Stress further shifts cognition toward automatic processing. Elevated stress hormones can weaken working memory and reduce cognitive flexibility. Under pressure, people become more dependent on familiar patterns, emotional interpretations, and simplified thinking strategies.

This helps explain why stressful environments often produce impulsive decisions, polarized thinking, and exaggerated emotional reactions. The brain prioritizes immediate efficiency when cognitive strain increases.

Why Understanding Mental Shortcuts Matters

Mental shortcuts influence relationships, political opinions, financial behavior, stress responses, workplace decisions, and media interpretation. Many repeated human behaviors become easier to understand when viewed through the lens of cognitive efficiency rather than simple irrationality.

Recognizing these mechanisms also changes how people interpret themselves. Individuals often criticize their own thinking patterns without realizing the brain is attempting to conserve energy and reduce emotional overload. Many flawed judgments emerge from overloaded cognitive systems rather than a lack of intelligence.

This understanding has become increasingly important in modern digital culture. Information environments now compete aggressively for emotional attention, making shortcut-driven thinking more common than ever before. Awareness of these patterns can improve reflection, emotional regulation, and decision quality.

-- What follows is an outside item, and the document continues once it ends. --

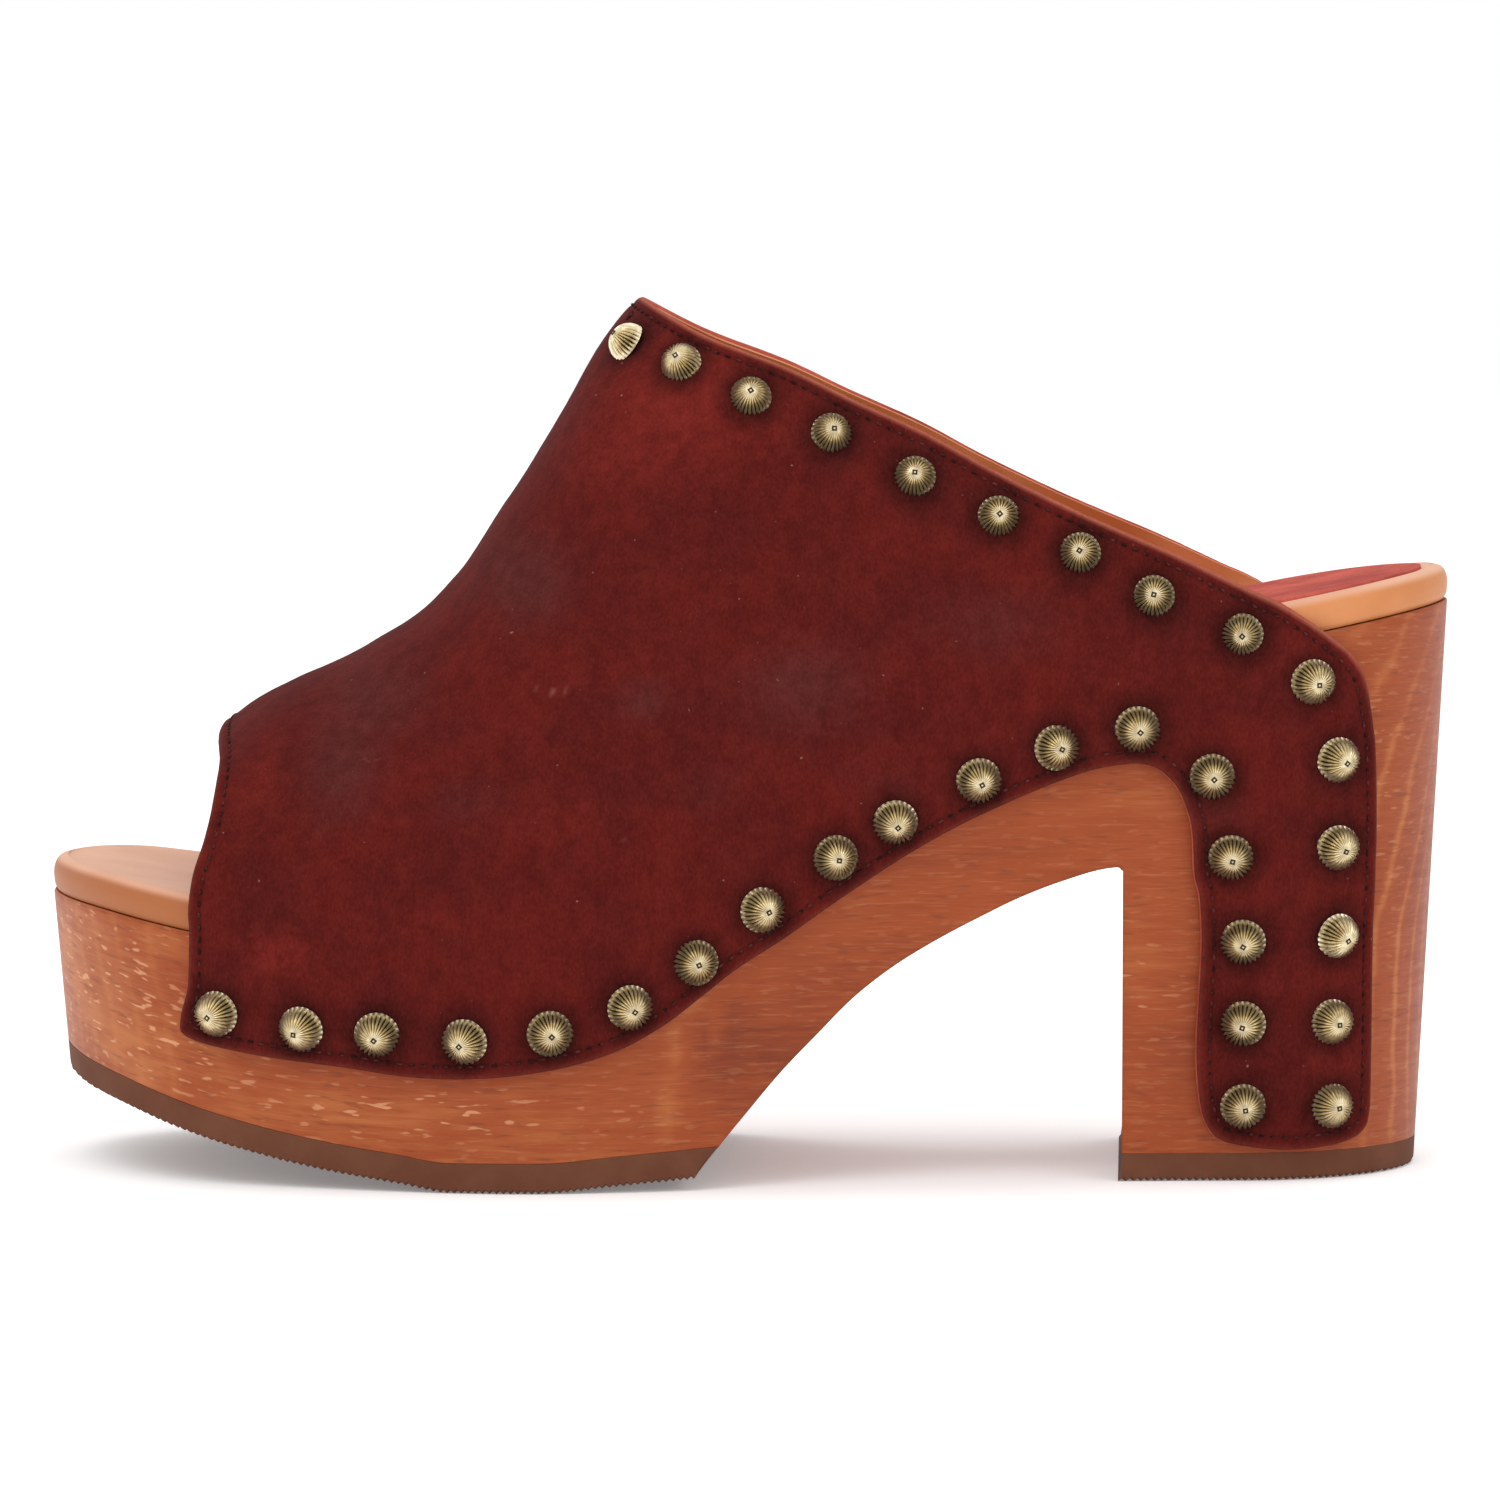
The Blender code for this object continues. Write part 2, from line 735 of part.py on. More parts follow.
def leather_seat(row, side):
    """Place and outward direction on the leather's face for a stud."""
    height = edge_height(row) + UPPER_TILT * measured_side() * (1.0 + side)
    outward = leather_normal(row.at, height, side)
    wall = outward * LEATHER
    under = skin_point(row.at - wall.x / LENGTH, height - wall.z, side)
    return under + wall, outward


def stud_mesh(name, radius, sink=0.0):
    """A domed stud head with its flat back at the origin, or sunk under it."""
    shape = bmesh.new()
    points = [Vector((0.0, 0.0, -sink)), Vector((radius, 0.0, -sink))]
    for bead in STUD_DOME[1 if sink == 0.0 else 0:]:
        points.append(Vector((radius * (1.0 - bead.inset), 0.0, STUD_HEIGHT * bead.height)))
    points.append(Vector((0.0, 0.0, STUD_HEIGHT)))
    verts = [shape.verts.new(point) for point in points]
    edges = [shape.edges.new(pair) for pair in zip(verts, verts[1:])]
    bmesh.ops.spin(
        shape,
        geom=verts + edges,
        cent=(0.0, 0.0, 0.0),
        axis=(0.0, 0.0, 1.0),
        angle=2.0 * math.pi,
        steps=STUD_SIDES,
    )
    bmesh.ops.remove_doubles(shape, verts=shape.verts, dist=1e-6)
    return finish_mesh(shape, name)


def stud_turn(outward):
    """Turn that stands a stud up along a direction."""
    return Vector((0.0, 0.0, 1.0)).rotation_difference(outward)


def make_rivets():
    """The collar's studs, joined to make one operand of the upper."""
    head = stud_mesh("rivet", RIVET_RADIUS, RIVET_SINK)
    shape = bmesh.new()
    for side in (OUTER, INNER):
        for row in RIVETS:
            place, outward = leather_seat(row, side)
            single = head.copy()
            single.transform(Matrix.Translation(place) @ stud_turn(outward).to_matrix().to_4x4())
            shape.from_mesh(single)
            bpy.data.meshes.remove(single)
    bpy.data.meshes.remove(head)
    return add_object("rivets", finish_mesh(shape, "rivets"))


def make_upper(material):
    """The hollow leather upper, cut to its pattern, with its riveted collar."""
    outline = [(length_place(row.at), edge_height(row)) for row in PATTERN]
    pattern = side_prism("pattern", outline, tilt=UPPER_TILT)
    piece = add_object("upper", make_skin(), material)
    wall = piece.modifiers.new("Wall", "SOLIDIFY")
    wall.thickness = LEATHER
    wall.offset = 1.0
    wall.use_even_offset = True
    cut_with(piece, pattern, "INTERSECT")
    cut_with(piece, make_rivets(), "UNION")


def make_nails(material):
    """One stud for each nail on both sides."""
    head = stud_mesh("stud", STUD_RADIUS)
    head.materials.append(material)
    head.shade_smooth()
    head.set_sharp_from_angle(angle=STUD_SMOOTH_ANGLE)
    for side, side_name in ((OUTER, "outer"), (INNER, "inner")):
        for number, row in enumerate(NAILS, start=1):
            place, outward = leather_seat(row, side)
            piece = add_object(f"stud_{side_name}_{number:02d}", head)
            piece.location = place + outward * GAP
            piece.rotation_euler = stud_turn(outward).to_euler()


def main():
    """Build every piece."""
    for old in list(bpy.data.objects):
        bpy.data.objects.remove(old, do_unlink=True)
    wood = make_material("alder", (0.46, 0.15, 0.06), 0.45)
    rubber = make_material("brown_rubber", (0.14, 0.055, 0.03), 0.7)
    tan = make_material("tan_leather", (0.55, 0.22, 0.09), 0.5)
    rose = make_material("rose_suede", (0.37, 0.08, 0.07), 0.9)
    oxblood = make_material("oxblood_suede", (0.12, 0.008, 0.01), 0.85)
    brass = make_material("antique_brass", (0.50, 0.33, 0.13), 0.35, metallic=1.0)
    cutter = make_arch_cutter()
    make_wood_sole(cutter, wood)
    make_forefoot_outsole(cutter, rubber)
    make_heel_lift(cutter, rubber)
    make_footbed(tan)
    make_heel_pad(rose)
    make_upper(oxblood)
    make_nails(brass)


main()
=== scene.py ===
"""Looks of a left wooden sandal: studded suede upper, padded footbed, carved alder sole.

Metres, +Z up, toe along -X, outer side of the foot along -Y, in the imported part's frame.
"""

import logging
import math
import random
from bisect import bisect_right
from collections.abc import Callable, Sequence
from dataclasses import dataclass, field
from enum import Enum
from typing import NamedTuple

import bmesh
import bpy
from mathutils import Matrix, Vector, noise
from mathutils.geometry import delaunay_2d_cdt
from mathutils.kdtree import KDTree

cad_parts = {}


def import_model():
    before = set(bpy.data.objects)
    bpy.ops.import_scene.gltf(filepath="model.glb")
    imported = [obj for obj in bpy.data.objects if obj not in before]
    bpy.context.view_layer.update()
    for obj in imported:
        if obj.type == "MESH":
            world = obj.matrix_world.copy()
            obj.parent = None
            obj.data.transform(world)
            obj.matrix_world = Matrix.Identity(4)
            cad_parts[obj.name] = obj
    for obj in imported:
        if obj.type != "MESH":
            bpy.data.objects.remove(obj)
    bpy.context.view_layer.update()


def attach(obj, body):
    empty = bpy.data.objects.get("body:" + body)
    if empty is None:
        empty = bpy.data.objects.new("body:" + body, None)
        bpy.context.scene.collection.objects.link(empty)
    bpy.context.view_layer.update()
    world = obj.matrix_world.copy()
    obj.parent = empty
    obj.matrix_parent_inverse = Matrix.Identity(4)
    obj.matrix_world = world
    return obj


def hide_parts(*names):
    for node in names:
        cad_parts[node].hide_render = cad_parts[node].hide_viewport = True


# Points nearer than this are one, and a piece this thin is nothing
MERGE = 3e-6
THIN = 1e-6
LOG = logging.getLogger("sandal")
MM = 0.001
BODY = "root"

Colour = tuple[float, float, float]
Place = tuple[float, float, float]
Columns = list[list[Vector]]


class Side(Enum):
    """The sides of the foot, by the sign of Y."""

    OUTER = -1.0
    INNER = 1.0


class Curve:
    """A smooth line through a table's points that never overshoots them."""

    def __init__(self, points: dict[float, float]) -> None:
        """Keep the points and work out the slope at each.

        Args:
            points: value for each key.
        """
        self.keys = sorted(points)
        self.values = [points[key] for key in self.keys]
        steps = list(zip(self.values, self.values[1:], self.keys, self.keys[1:]))
        slopes = [(b - a) / (v - u) for a, b, u, v in steps]
        inner = [2 * p * q / (p + q) if p * q > 0 else 0.0 for p, q in zip(slopes, slopes[1:])]
        self.tangents = [slopes[0], *inner, slopes[-1]]

    def __call__(self, at: float) -> float:
        """Value at any key, held level past both ends."""
        if at <= self.keys[0]:
            return self.values[0]
        if at >= self.keys[-1]:
            return self.values[-1]
        row = bisect_right(self.keys, at) - 1
        width = self.keys[row + 1] - self.keys[row]
        t = (at - self.keys[row]) / width
        start = self.values[row] * (1 + 2 * t) + self.tangents[row] * width * t
        end = self.values[row + 1] * (3 - 2 * t) + self.tangents[row + 1] * width * (t - 1)
        return start * (1 - t) ** 2 + end * t * t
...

The Brain’s Ongoing Search for Simplicity

Human cognition evolved to support survival, not to interpret every situation with perfect objectivity. Mental shortcuts developed because they helped the brain respond quickly in environments filled with uncertainty and limited information.

In modern life, however, those same systems operate inside highly complex digital environments that constantly overload attention and emotional processing. The brain responds by simplifying information even further, often relying on emotional signals and familiar assumptions rather than deeper analysis.

Understanding why the brain creates mental shortcuts does not eliminate bias or automatic thinking. But it does provide a clearer explanation of how human behavior works. Many reactions that appear irrational are actually predictable outcomes of a brain designed to conserve effort while navigating overwhelming complexity.